In February 2025, Big Oil will announce another year of profits. At the same time, much of humanity is still reeling from record heatwaves, drought, unprecedented typhoon and hurricane seasons, and floods, all made worse by the climate crisis. Last year, Greenpeace International and Stamp Out Poverty published an analysis that shows that even a small tax on just seven of the world's biggest oil and gas companies could support communities and households worldwide in meeting the costs of the climate crisis.
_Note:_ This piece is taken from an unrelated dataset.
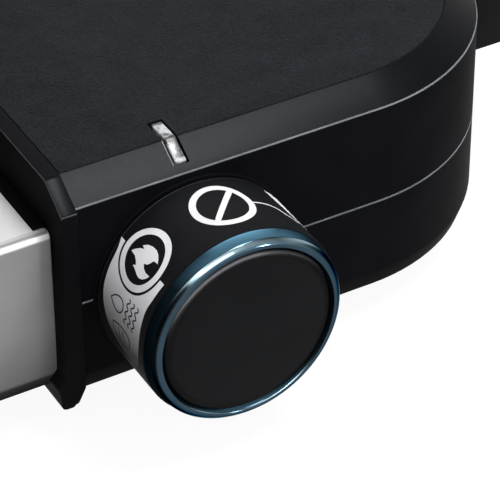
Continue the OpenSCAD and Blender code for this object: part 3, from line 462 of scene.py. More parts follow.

John Noel, Senior Climate Campaigner at Greenpeace USA said:
"This grim milestone didn't occur in isolation. It's the result of deliberate obstruction by fossil fuel executives, their political allies, and the corporate elite they serve-blocking us from tackling the crisis at the scale it demands. We must dismantle the dangerous corporate delusion that fossil fuel expansion can continue without consequence. Instead, we must embrace the once in a lifetime opportunity to build the zero-carbon infrastructure needed for a safe future that includes everyone."
Philip Evans, Campaigner at Greenpeace UK, said:
"This grim report confirms what last year's unprecedented storms, floods and wildfires made obvious: world leaders are failing to take the action needed to tackle the climate crisis. While millions around the world – including here in the UK, have faced displacement and devastation by extreme weather, the fossil fuel giants driving the crisis have continued banking billions while derailing global climate talks and obstructing change.
"As the world's most powerful climate denier returns to the White House, others must take up the mantle of global climate leadership. The majority of Brits want our leaders to stand up to the oil bosses and force them to stop drilling and start paying for the damage they are causing to our planet and everyone living on it."